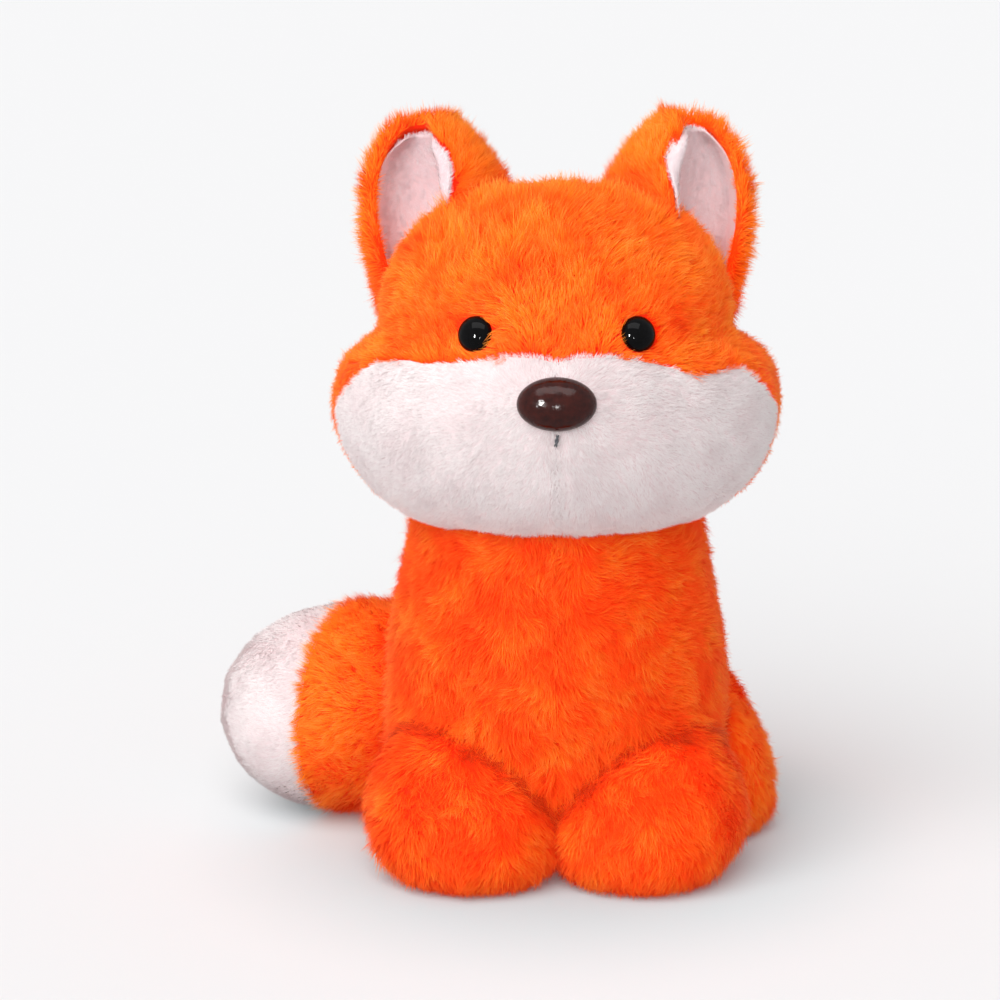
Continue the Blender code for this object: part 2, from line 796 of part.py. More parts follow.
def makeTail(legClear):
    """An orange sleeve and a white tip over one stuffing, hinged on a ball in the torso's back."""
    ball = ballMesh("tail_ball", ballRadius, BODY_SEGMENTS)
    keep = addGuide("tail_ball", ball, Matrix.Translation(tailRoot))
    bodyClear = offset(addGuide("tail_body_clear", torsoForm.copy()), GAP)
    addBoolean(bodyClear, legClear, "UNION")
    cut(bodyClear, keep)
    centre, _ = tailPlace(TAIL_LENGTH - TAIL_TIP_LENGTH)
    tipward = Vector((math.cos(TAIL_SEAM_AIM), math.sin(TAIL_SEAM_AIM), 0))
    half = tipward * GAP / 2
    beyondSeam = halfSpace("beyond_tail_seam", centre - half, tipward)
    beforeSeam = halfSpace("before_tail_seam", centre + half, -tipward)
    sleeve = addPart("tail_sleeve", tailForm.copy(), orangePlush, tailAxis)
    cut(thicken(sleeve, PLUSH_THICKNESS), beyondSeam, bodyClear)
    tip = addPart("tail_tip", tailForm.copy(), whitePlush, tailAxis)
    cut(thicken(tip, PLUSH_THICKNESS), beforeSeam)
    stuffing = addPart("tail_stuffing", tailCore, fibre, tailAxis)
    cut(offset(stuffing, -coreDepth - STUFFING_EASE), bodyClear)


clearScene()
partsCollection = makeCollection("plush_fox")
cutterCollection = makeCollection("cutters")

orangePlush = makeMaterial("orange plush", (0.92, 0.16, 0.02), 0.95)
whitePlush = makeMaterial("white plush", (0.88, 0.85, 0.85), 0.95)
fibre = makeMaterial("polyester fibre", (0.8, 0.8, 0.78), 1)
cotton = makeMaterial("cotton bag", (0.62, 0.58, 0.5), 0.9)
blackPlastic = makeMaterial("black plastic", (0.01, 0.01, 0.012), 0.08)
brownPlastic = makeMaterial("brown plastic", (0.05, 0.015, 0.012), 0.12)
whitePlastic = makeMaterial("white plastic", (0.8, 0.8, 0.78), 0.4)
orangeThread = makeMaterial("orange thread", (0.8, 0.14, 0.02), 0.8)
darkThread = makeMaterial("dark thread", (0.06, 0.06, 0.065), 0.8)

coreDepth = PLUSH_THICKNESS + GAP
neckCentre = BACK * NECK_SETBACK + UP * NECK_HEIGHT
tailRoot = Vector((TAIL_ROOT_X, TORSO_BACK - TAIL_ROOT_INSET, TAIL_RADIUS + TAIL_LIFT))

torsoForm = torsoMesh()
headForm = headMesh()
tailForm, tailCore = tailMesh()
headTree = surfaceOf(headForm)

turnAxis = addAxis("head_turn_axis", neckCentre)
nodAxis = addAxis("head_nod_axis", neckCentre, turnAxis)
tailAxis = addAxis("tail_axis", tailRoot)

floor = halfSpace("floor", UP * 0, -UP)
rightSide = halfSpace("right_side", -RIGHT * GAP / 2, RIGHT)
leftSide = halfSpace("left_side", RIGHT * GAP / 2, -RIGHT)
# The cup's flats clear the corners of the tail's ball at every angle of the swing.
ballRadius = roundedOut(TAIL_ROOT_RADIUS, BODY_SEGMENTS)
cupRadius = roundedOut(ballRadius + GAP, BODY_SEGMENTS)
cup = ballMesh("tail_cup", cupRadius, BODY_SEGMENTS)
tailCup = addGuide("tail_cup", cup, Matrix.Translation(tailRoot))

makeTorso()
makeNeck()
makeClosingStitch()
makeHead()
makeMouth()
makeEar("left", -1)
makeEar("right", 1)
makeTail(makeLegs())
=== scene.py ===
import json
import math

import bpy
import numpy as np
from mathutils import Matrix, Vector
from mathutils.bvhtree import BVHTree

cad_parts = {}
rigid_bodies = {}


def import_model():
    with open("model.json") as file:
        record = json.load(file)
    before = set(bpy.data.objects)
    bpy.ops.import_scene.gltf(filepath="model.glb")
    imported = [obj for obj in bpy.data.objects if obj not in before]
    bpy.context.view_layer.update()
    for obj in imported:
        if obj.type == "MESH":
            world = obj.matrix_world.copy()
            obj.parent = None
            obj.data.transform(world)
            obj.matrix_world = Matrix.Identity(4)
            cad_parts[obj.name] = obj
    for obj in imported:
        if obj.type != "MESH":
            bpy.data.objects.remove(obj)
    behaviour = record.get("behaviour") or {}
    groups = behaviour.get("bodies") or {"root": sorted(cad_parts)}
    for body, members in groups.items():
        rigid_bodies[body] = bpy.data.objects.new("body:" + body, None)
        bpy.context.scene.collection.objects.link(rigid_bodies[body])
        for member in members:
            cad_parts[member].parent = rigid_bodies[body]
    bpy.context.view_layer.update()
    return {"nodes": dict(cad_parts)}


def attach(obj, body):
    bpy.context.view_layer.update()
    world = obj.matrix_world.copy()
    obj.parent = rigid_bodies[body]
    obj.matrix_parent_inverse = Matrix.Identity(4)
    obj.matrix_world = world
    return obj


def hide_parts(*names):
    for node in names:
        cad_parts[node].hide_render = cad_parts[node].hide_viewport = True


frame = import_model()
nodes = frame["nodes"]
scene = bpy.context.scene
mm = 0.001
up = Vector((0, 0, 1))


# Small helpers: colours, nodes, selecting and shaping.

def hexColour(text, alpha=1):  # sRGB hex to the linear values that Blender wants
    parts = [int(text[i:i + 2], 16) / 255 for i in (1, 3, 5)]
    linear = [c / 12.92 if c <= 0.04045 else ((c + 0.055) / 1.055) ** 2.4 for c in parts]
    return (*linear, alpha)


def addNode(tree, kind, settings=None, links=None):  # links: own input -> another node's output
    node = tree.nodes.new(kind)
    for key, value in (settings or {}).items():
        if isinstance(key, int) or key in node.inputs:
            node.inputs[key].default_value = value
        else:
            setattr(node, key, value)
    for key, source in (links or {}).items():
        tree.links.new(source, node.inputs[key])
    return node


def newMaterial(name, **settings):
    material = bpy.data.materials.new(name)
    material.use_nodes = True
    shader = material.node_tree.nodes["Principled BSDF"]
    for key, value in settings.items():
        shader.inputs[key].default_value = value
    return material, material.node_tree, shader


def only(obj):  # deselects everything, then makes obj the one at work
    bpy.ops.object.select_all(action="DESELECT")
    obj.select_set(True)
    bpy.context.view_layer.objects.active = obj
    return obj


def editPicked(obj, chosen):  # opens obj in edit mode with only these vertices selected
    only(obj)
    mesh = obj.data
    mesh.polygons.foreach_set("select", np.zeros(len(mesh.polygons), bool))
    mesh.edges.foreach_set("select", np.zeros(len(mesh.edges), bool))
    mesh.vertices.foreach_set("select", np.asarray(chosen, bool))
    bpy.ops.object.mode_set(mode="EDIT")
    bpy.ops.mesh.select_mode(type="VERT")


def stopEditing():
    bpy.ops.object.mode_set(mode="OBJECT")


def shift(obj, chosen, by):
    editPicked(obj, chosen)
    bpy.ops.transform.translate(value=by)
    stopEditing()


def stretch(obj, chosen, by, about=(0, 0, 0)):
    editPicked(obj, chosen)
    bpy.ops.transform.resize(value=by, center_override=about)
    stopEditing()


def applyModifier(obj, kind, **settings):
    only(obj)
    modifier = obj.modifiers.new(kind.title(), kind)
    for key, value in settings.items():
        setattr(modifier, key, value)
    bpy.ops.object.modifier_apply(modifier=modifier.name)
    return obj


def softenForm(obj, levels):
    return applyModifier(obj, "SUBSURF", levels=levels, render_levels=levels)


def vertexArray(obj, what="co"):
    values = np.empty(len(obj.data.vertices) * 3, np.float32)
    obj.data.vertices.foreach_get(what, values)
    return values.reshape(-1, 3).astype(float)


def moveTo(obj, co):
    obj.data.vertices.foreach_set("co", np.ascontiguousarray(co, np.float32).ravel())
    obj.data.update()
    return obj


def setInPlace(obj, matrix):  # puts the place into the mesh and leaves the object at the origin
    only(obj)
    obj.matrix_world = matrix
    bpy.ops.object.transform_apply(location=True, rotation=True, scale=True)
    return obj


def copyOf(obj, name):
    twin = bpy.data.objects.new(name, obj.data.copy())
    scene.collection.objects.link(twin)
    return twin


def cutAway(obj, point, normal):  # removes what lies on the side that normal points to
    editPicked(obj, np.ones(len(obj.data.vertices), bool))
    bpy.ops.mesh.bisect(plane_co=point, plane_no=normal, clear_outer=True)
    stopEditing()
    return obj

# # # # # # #

▶ [GIVEN TASK]
In the listing above, find the line with "makeTorso()" and the line with "obj.matrix_world = Matrix.Identity(4)". Output those two lines and every line between them, exactly as written.

▶ [EXPECTED ANSWER]
makeTorso()
makeNeck()
makeClosingStitch()
makeHead()
makeMouth()
makeEar("left", -1)
makeEar("right", 1)
makeTail(makeLegs())
=== scene.py ===
import json
import math

import bpy
import numpy as np
from mathutils import Matrix, Vector
from mathutils.bvhtree import BVHTree

cad_parts = {}
rigid_bodies = {}


def import_model():
    with open("model.json") as file:
        record = json.load(file)
    before = set(bpy.data.objects)
    bpy.ops.import_scene.gltf(filepath="model.glb")
    imported = [obj for obj in bpy.data.objects if obj not in before]
    bpy.context.view_layer.update()
    for obj in imported:
        if obj.type == "MESH":
            world = obj.matrix_world.copy()
            obj.parent = None
            obj.data.transform(world)
            obj.matrix_world = Matrix.Identity(4)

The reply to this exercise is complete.